I keep wanting to write about fears but I feel like I have a whole long and dragged out story that has to go along with it. And I don't want to discuss the story here. It's too personal.
It's funny how we get so used to running our lives a certain way that we don't realize that there are certain feelings we've learned how to block. Of course they're not really blocked, they just manifest in certain behaviours. Like the survival behaviours.
I've been saying that April was a month of anxiety but that's not entirely true. It was actually a month of discovering that I was in fear mode and what my racket was, how I react when I am in fear mode. I was anxious, no doubt and my breathing was that adrenalized breathing, fast and panicky. I was doing everything to get off that roller coaster of feeling embarrassed for hoping and having the upper hand in the situation. Oh and I assumed I knew what was going on. I knew the story, this is why you are doing this and saying that and well, I have to win at all costs.
So I'm anxious, embarrassed, feeling like I'm being laughed at and thinking that I know the full story. And I'm reacting and I'm not breathing. That's a disaster waiting to happen.
Breathe. Thank God I journal because everything I know about taking care of myself went out the window.
Breathe. I wanted to flee the scene, never to be heard from again.
But I couldn't escape. Holy cow, what kind of a Girlfish am I when I can't swim away from my troubles?
Breathe. All is well in my world.
BREATHE. Oh My God, this feeling is fear. What am I scared of? Shoot, I'm scared of not getting want I want and even worse I'm scared of getting what I want. And this feeling is fear?
I'm so fascinated by what we bring along with us from childhood. There is so much that I've healed and I'm proud of that. I've worked hard. But it surprises me still how deep it goes. And now my work, my healing, my focus gets into feelings. Growing up with violence doesn't allow for feelings. You can't get emotional when the father figure comes home ready to beat up the people who love him. You have to be ready to react. You have to be focused on the sliver of an opportunity. And believe me, it's a sliver.
I was five years old and I was trained to wake up at the first sign of his violence. I was trained to get dressed in the dark and be ready for when my brother or mother would open my bedroom door, turn on the light and say, "Come on , let's go."
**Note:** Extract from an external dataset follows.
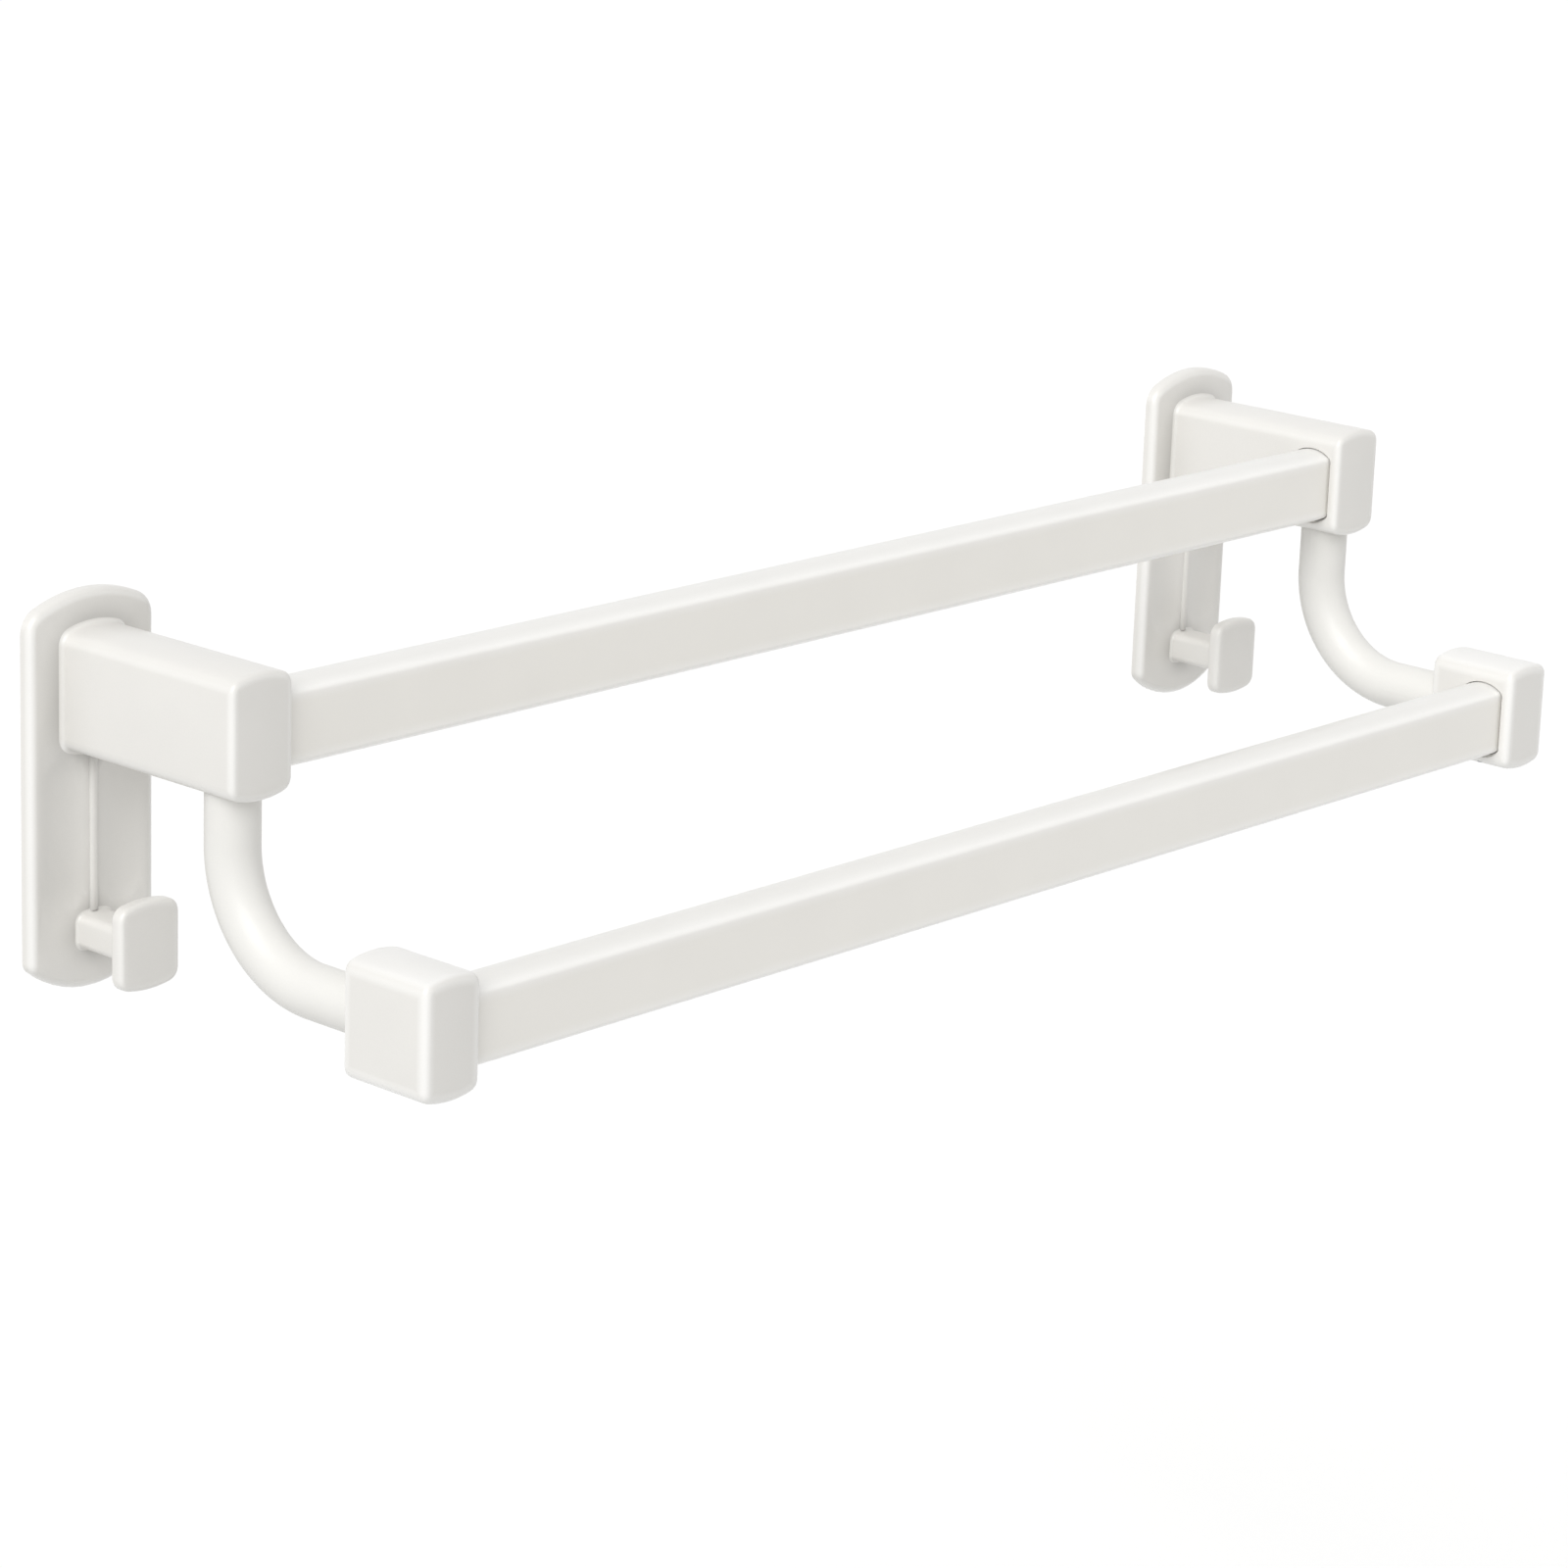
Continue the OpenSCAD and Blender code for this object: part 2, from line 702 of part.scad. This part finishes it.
at_side(left) wall_bracket();  // left_wall_bracket
at_side(right) wall_bracket();  // right_wall_bracket
at_side(left) wall_plate();  // left_wall_plate
at_side(right) wall_plate();  // right_wall_plate
at_side(left) clamp_screw();  // left_clamp_screw
at_side(right) clamp_screw();  // right_clamp_screw
at_side(left) arm();  // left_arm
at_side(right) arm();  // right_arm
at_side(left) arm_screws();  // left_arm_screws
at_side(right) arm_screws();  // right_arm_screws
at_side(left) hook();  // left_hook
at_side(right) hook();  // right_hook
at_side(left) hook_screw();  // left_hook_screw
at_side(right) hook_screw();  // right_hook_screw
at_side(left) drop_tube();  // left_drop_tube
at_side(right) drop_tube();  // right_drop_tube
at_side(left) neck_screw();  // left_neck_screw
at_side(right) neck_screw();  // right_neck_screw
at_side(left) lower_block();  // left_lower_block
at_side(right) lower_block();  // right_lower_block
at_side(left) tube_screw();  // left_tube_screw
at_side(right) tube_screw();  // right_tube_screw
at_side(left) rail_screw();  // left_rail_screw
at_side(right) rail_screw();  // right_rail_screw
rail(upper_half, upper_rail_reach, upper_rail_z);  // upper_rail
rail(lower_half, lower_rail_reach, lower_rail_z);  // lower_rail
plug(upper_half, upper_rail_reach, upper_rail_z);  // upper_left_plug
mirror([1, 0, 0]) plug(upper_half, upper_rail_reach, upper_rail_z);  // upper_right_plug
plug(lower_half, lower_rail_reach, lower_rail_z);  // lower_left_plug
mirror([1, 0, 0]) plug(lower_half, lower_rail_reach, lower_rail_z);  // lower_right_plug
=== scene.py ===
import math

import bmesh
import bpy
from mathutils import Matrix, Vector, geometry


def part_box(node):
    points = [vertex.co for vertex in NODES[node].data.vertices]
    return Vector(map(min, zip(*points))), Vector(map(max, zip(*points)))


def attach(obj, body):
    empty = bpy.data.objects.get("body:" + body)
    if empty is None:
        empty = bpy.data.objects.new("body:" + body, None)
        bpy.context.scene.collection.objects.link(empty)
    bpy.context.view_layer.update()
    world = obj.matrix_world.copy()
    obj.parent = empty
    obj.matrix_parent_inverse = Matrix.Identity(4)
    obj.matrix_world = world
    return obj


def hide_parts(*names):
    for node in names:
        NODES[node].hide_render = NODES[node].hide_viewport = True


MM = 0.001
SIDES = ("left", "right")
LEVELS = ("upper", "lower")
SCREWS = ("clamp_screw", "arm_screws", "hook_screw", "neck_screw", "tube_screw", "rail_screw")

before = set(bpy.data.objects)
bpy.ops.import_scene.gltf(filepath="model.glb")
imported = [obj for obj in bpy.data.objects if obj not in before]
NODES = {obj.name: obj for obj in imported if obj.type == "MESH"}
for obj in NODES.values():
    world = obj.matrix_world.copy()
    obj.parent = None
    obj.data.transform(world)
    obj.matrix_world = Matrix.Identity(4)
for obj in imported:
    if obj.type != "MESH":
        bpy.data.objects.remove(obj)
bpy.context.view_layer.update()

# Camera, fitted to the photograph's edges
CAMERA_SENSOR = 36.0
CAMERA_LENS = 116.47
CAMERA_AZIMUTH = math.radians(-48.1711)
CAMERA_ELEVATION = math.radians(15.9273)
CAMERA_ROLL = math.radians(2.0528)
CAMERA_PLACE = Vector((-1.37133, -1.27686, 0.48063))
CAMERA_CLIP_END = 200.0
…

It was usually while he was having a pee so truly a sliver of opportunity. I didn't cry. I didn't have emotions. I wasn't a baby. I couldn't afford to be a baby. I was trained.
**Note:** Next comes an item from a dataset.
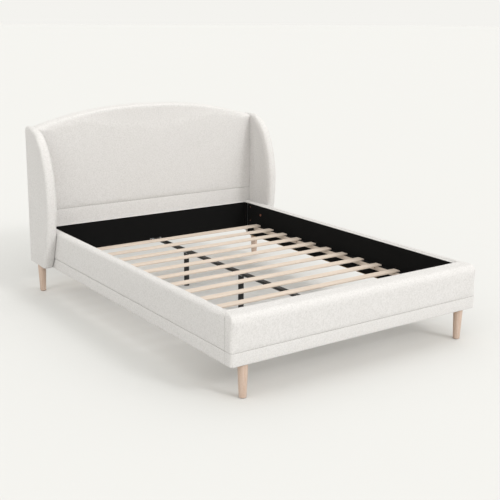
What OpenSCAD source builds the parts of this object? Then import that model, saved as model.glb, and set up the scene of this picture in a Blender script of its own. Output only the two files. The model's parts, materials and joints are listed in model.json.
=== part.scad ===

I've held on to that training for 45 years because that was all I knew.
In an ironic twist, I think I've healed enough and feel safe enough to actually feel. Safe and fear. Safe with fear?
So you're fear? Take a seat and let me get to know you. How do I look at you face to face? Breathe? Breathe.
As I retell the story of April in my mind I constantly tell myself, I was scared. If I'm going to move forward I need to actually know how to identify what I am feeling. I know anger oh so well. Anger and I have walked hand in hand, it's in that invisible knapsack of weapons I carry on my left shoulder. It sits snugly beside the dagger eyes I've been known to use.
Fear. Can't say I like you but I'm sure glad to know that I know you.